For now, perhaps we should examine just one of the words in Jesus’ one-line sermon after his reading from Isaiah, in fact, the first word; “today”. With these five letters Jesus announces that the prophesy has been fulfilled in him, and that the release, the sight, and the justice that were promised are happening today. Talk about a bold proclamation! Not only does he state that he is himself the Good News, but that the promise of God made through Isaiah is brought to fruition today! This perhaps lends itself to some degree of clarification; does Jesus mean that the achievement of all that is promised by God happens on the very day he proclaims himself as Savior? Or, more likely, is he letting the people know that it is the present that counts when considering the needs of others? There isn’t anything that can be done to change the past; and the future, well the blind seek sight today. The captives require release today; the oppressed yearn for freedom today. The promised “year of the Lord’s favor” can’t wait for the fifty years that the Scriptures refer to. In fact, next year is too far off to wait; things need to happen today, things need to change today. And when Jesus spoke to those he addressed in person, he literally meant for them to act as if the coming of the kingdom of God was happening during their “today”. And, when we read his words, we recognize that they are meant for us in our “today”, our right now.
And, just as Jesus directed his words to the gathering of the local faithful in his own community, they remain relevant for us, today. “Past” and “future” always seem to conjure up images of what was and what might be.
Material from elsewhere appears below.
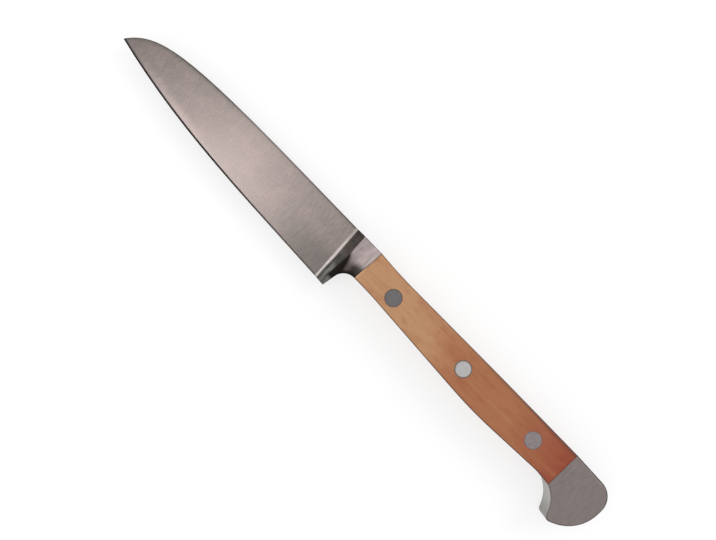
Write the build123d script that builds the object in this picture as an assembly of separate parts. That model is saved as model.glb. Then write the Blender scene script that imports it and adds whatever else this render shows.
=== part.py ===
from build123d import *
import os
from math import cos, pi, radians, sin, tan

# A forged paring knife with two bolsters, lying on its side. Millimetres.
# It is drawn about the foot of the front bolster: X runs from the tip towards the butt, with zero where the
# blade meets the bolster half-way down, Y runs up from the cutting edge, with zero on the spine, and Z runs
# through the thickness, with zero in the middle. The last function moves it onto the table.

# Blade
blade_length = 90.3
blade_height = 19.0
spine_thickness = 2.2
tip_spine_thickness = 1.1
edge_thickness = 0.3
tip_drop = 10.8
spine_curve_length = 66.0
spine_tip_angle = 54.5
spine_tip_pull_share = 0.16
spine_straight_pull_share = 0.78
edge_tip_angle = 12.7
edge_heel_angle = 2.0
edge_pull_share = 0.33
heel_straight_length = 10.0
bevel_angle = 20.0

# Front bolster, from its foot on the blade to the wood
bolster_length = 9.6
foot_lean = 4.5
slope_run = 3.45
ridge_lean = 3.8
joint_lean = 3.2
foot_radius = 1.6
foot_entry_angle = 9.0
heel_back = 3.9
heel_thickness = 4.8
choil_radius = 4.5
choil_lean = 10.0
most_choil_share = 0.9
hollow_top_share = 0.25
hollow_bottom_share = 0.7
hollow_levels = 7

# Handle
handle_thickness = 12.0
handle_length = 82.4
front_height = 10.85
rear_height = 12.05
edge_rounding = 0.6
tang_thickness = 2.4
# The corners of its side view before they are rounded: shares of its length, depths or heights, and radii
spine_dip_share = 0.102
spine_dip = 0.52
spine_dip_radius = 150.0
spine_bend_share = 0.61
spine_bend_radius = 1500.0
spine_swell = 0.14
belly_start_share = 0.072
belly_start_radius = 100.0
belly_share = 0.62
belly_height = 13.2
belly_radius = 150.0
waist_share = 0.957
waist_height = 11.55
waist_radius = 30.0

# Pommel
pommel_length = 16.6
butt_slant = 0.5
butt_height = 15.6
beak_reach = 10.0
beak_drop = 20.1
throat_reach = 4.15
throat_drop = 2.1
top_corner_radius = 6.0
butt_radius = 12.5
beak_radius = 1.7
throat_radius = 12.3
# Rounded corners take no more than this of the sides between them
most_side_share = 0.93

# Rivets
rivet_head_diameter = 5.3
rivet_head_depth = 2.4
rivet_shank_diameter = 3.4
rivet_pin_diameter = 1.9
first_rivet_back = 11.6
last_rivet_ahead = 12.4
front_rivet_depth = 6.65
rear_rivet_depth = 6.2
rivet_fit = 0.02
pin_end_gap = 0.3
rivet_names = ["front_rivet", "middle_rivet", "rear_rivet"]

# How far cutting and trimming bodies run past what they cut, and how near counts as touching
overrun = 2.0
flank_margin = 0.2
touching = 0.02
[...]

The problem with this as that very often these notions tend to draw our attention away from the “today” that Jesus deems so important. The Kingdom of God is now.
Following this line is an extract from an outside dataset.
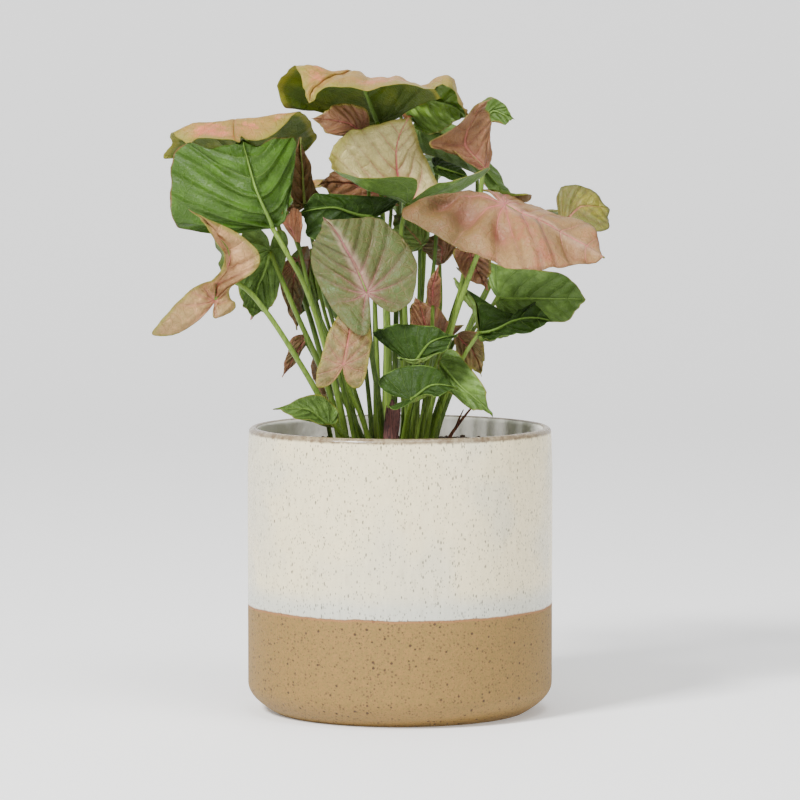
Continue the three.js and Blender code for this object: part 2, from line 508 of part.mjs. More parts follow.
// A dry papery sheath left at the base of the stems: a flattened sleeve that widens above its foot.
const SHEATH = {
  foot: [-5, -34], footRadius: 2, radius: 3.7, swell: 0.7 * Math.PI, flatten: 0.5, height: 33, lean: 2,
  sides: 8, steps: 5,
};

function addSheath() {
  const { foot, footRadius, radius, swell, flatten, height, lean, sides, steps } = SHEATH;
  const shape = new THREE.CylinderGeometry(1, 1, height, sides, steps);
  shape.rotateX(Math.PI / 2);
  shape.translate(0, 0, height / 2);
  const position = shape.attributes.position;
  for (let i = 0; i < position.count; i++) {
    const z = position.getZ(i);
    const rise = z / height;
    const reach = footRadius + (radius - footRadius) * Math.sin(swell * rise);
    position.setXYZ(i, foot[0] + position.getX(i) * reach + lean * rise * rise,
      foot[1] + position.getY(i) * reach * flatten, PETIOLE_FOOT + z);
  }
  addMesh('basal_sheath', toGeometry(toManifold(shape)), { color: 0x8c5a48, roughness: 0.8 });
  const hole = new THREE.CylinderGeometry(radius + HOLE_GAP, radius + HOLE_GAP, height, sides);
  hole.rotateX(Math.PI / 2);
  hole.translate(foot[0], foot[1], PETIOLE_FOOT - HOLE_DEEPER + height / 2);
  holes.push(hole);
}

// A dry forked stub at the right of the stems.
const TWIG = {
  radius: 1.1,
  stem: [[24, 22, 122], [24, 22, 131], [29, 23, 139], [37, 24, 149]],
  spurRadius: 0.8,
  spur: [[27.5, 22.8, 136.5], [29, 21.6, 141], [31.5, 21, 146.5]],
  steps: 6,
};

function addTwig() {
  const stem = toManifold(stalkGeometry(TWIG.stem, TWIG.radius, TWIG.steps));
  const spur = toManifold(stalkGeometry(TWIG.spur, TWIG.spurRadius, TWIG.steps / 2));
  addMesh('dry_twig', toGeometry(stem.add(spur)), { color: 0x6d4632, roughness: 0.9 });
  holes.push(stalkHole(TWIG.stem, TWIG.radius, TWIG.steps));
}

function addPot() {
  const point = (x, y) => new THREE.Vector2(x, y);
  const corner = new THREE.QuadraticBezierCurve(
    point(POT_FOOT_RADIUS, 0),
    point(POT_RADIUS, POT_CORNER_HEIGHT / 2),
    point(POT_RADIUS, POT_CORNER_HEIGHT),
  );
  const lip = POT_WALL / 2;
  const rim = new THREE.EllipseCurve(POT_RIM_RADIUS - lip, POT_HEIGHT - lip, lip, lip, 0, Math.PI);
  const profile = [
    point(0, 0),
    ...corner.getPoints(CORNER_STEPS),
    point(POT_RADIUS, POT_HEIGHT - POT_RIM_EASE),
    ...rim.getPoints(CORNER_STEPS),
    point(POT_RIM_RADIUS - POT_WALL, POT_FLOOR),
    point(0, POT_FLOOR),
  ];
  const shape = new THREE.LatheGeometry(profile, POT_SIDES);
  shape.rotateX(Math.PI / 2);
  addMesh('planter', toGeometry(toManifold(shape)), { color: 0xd8d5cb, roughness: 0.4 });
}

function addSoil() {
  const radius = POT_RIM_RADIUS - POT_WALL - SOIL_GAP;
  const bottom = POT_FLOOR + SOIL_GAP;
  const point = (x, y) => new THREE.Vector2(x, y);
  const shape = new THREE.LatheGeometry(
    [point(0, bottom), point(radius, bottom), point(radius, SOIL_TOP), point(0, SOIL_TOP)], POT_SIDES);
  shape.rotateX(Math.PI / 2);
  let soil = toManifold(shape);
  for (const hole of holes) soil = soil.subtract(toManifold(hole));
  addMesh('soil', toGeometry(soil), { color: 0x2c221b, roughness: 0.95 });
}

LEAVES.forEach(addLeaf);
PLAIN_LEAVES.map(placePlainLeaf).forEach(addLeaf);
addSheath();
addTwig();
addPot();
addSoil();

export default group;
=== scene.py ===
"""A pink arrowhead plant in a two-tone ceramic planter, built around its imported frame.

Every leaf is laid in space by the control points of its row, in millimetres, as the frame's own solid is, and
then gets its fine margin, its thickness, its quilting, its midrib and its stalk.
"""
import json
import math
import random

import bmesh
import bpy
import numpy as np
from mathutils import Matrix, Quaternion, Vector, noise


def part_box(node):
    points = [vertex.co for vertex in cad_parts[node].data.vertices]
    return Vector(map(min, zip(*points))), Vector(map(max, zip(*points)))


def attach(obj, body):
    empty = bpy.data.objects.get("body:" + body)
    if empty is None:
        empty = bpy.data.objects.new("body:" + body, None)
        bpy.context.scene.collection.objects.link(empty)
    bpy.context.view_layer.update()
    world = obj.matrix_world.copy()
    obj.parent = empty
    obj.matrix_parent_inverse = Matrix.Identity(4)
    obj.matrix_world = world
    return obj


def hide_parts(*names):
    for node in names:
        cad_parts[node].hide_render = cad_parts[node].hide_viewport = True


bl_info = {
    "name": "Potted Arrowhead Plant",
    "version": (1, 0, 0),
    "blender": (4, 5, 0),
    "location": "View3D > Sidebar > Arrowhead",
    "description": "Builds a pink arrowhead plant standing in a two-tone ceramic planter",
    "category": "Add Mesh",
}

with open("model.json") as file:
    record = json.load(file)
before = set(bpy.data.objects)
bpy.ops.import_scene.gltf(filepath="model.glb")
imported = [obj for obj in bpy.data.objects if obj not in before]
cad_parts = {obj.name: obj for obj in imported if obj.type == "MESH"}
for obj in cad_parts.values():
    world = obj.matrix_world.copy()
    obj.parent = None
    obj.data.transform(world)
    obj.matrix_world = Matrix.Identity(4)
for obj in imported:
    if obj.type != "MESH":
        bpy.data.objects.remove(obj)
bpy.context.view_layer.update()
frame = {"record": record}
POT_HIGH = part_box("planter")[1]
SOIL_LOW, SOIL_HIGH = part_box("soil")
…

Yearning for a return to the way things used to be only serves to deprive people of taking advantage of what is good today. And, looking only toward the future, well, while planning is worthwhile, this too can cause us to lose sight of what is currently happening round us. Jesus tells us that the Good News is now, what is God’s will for God’s people must be fulfilled now, today. Focusing on times in the past when churches in America, and indeed this very one was filled to the rafters with the faithful, this will only serve to reinforce the feeling that “our best days are behind us”. And, if we overemphasize the future, believing that all that matters is yet to come, well then, we open the door to fear, worry, and anxiety.
Research tells us that there is a high level of both nostalgia and anxiety among churchgoers in this country. Many faithful Christians find themselves longing for a return to yesterday and yet filled with doubt about tomorrow. Neither “then” nor “later” should be the focus of those who follow Christ Jesus; just as he proclaimed in the synagogue, the fulfilment of the kingdom is “now”, today. We must choose to direct our hearts and minds, and ultimately our efforts toward bringing the Good News to fruition today; for ourselves and for our neighbors. Remaining in mourning for the loss of the past and living in fear of what the future holds only draws our attention away from what can be accomplished today.
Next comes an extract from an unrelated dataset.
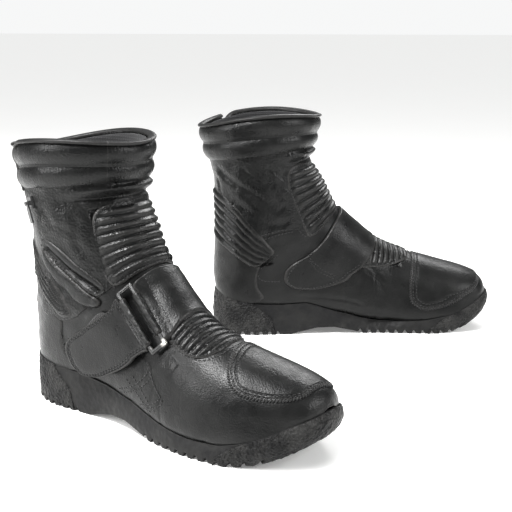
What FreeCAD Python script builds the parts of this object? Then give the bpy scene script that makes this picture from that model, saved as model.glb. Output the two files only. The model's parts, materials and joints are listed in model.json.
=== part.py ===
import FreeCAD, Part
import math
import os

# A pair of short motorcycle riding boots, right and left, standing on the floor.
# Units are millimetres. Each boot is modelled in its own frame: x runs from the heel to
# the toe, y points to the inner (medial) side of the right boot, z is up from the floor.
# The left boot is the mirror image of the right one.

os.makedirs("parts", exist_ok=True)
V = FreeCAD.Vector

# --- how the pair stands --------------------------------------------------------------
TOE_OUT = 20.0            # each boot turns its toe this far outwards, degrees
HEEL_SPACING = 212.0      # between the two heels, across
LEFT_AHEAD = 82.0         # the left heel is this far in front of the right one
PAIR_CENTRE = (172.9, 106.0)   # middle of the pair's box, seen from the right heel

# --- layers, as offsets from the outer skin of the boot -------------------------------
UPPER = (-2.8, -0.9)      # leather
STIFFENER = (-4.7, -3.7)  # toe puff and heel stiffener
BOARD = (-4.5, -3.4)
SHANK = (-2.7, -1.5)
LINING = (-6.2, -5.0)
FOOTBED = (-10.4, -6.8)
OVERLAY = (-0.2, 0.9)     # toe cap and heel counter
RIBS = (-0.2, 2.4)        # padded ribbed panels
STRAP = (-0.2, 1.8)
BASE = (-0.2, 0.8)        # lower layer of the closing strap
HOOKS = (2.4, 3.4)
FLAP = (4.0, 6.2)
COLLAR = (-4.4, 3.2)
TAPE = (-0.2, 0.4)
PLACKET = (-0.2, 1.5)

# --- hardware -------------------------------------------------------------------------
RING_LENGTH, RING_WIDTH = 58.0, 12.6   # between the centres of the bars
RING_BAR = 1.8                         # radius of the bar
LOOP_INNER, LOOP_OUTER = 2.15, 3.15    # sewn loops round the ring's bars
RING_HEIGHT = 4.8                      # bar centres stand this far off the skin
SLIDER = (10.0, 8.0, 1.8)              # length, width and thickness of the slider
PIN_RADIUS, EYE_INNER, EYE_OUTER = 0.7, 1.05, 1.9
PULLER = (13.0, 5.0, 1.4)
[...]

This is an invitation to everyone to heed Jesus’ words, to recognize and accept that we have been called to act on his behalf, in our “today”. The actions we take today, the decisions we make today, these will determine the future for God’s people in this place. There are unfilled openings on the Congregation Council today, there is a need for custodial work in the building today. Our homeless neighbors need more “We Care” kits with needed provisions today; the people who rely on food donations are hungry today. The offerings that the church relies upon to fulfil its mission are less than is needed to pay the bills, today.
You are encouraged to prayerfully consider your response to Jesus’ announcement that he is the fulfilment to Isaiah’s prophecy, that he is the Good News sent from God to care for the people. While Jesus remains with us through the Holy Spirit, only we are here on the earth today.
St. Teresa of Avila wrote: “Christ has no body but yours, no hands, no feet on earth but yours. Yours are the eyes with which he looks compassion on this world, yours are the feet with which He walks to do good, yours are the hands, with which He blesses all the world. Yours are the hands, yours are the feet, yours are the eyes, you are His body. Christ has no body now but yours, no hands, no feet on earth but yours. Yours are the eyes with which he looks compassion on this world. Christ has no body now on earth but yours.”
It’s up to each of us to act on Christ’s behalf, we who call ourselves followers of his Way. There is much to do, starting “today”.
Will you pray with me? Good, and gracious, and Holy God, we long for the past, yet we fear what the future might hold. Help us to not dwell on what was, nor to be anxious over what may be. Guide our thoughts and actions toward accomplishing your will for that which you wish us to do now. And we pray these things in the name of Jesus Christ, the One whose Good News blesses the world today and every day.
God is Good, all the time. All the time, God is Good. Amen.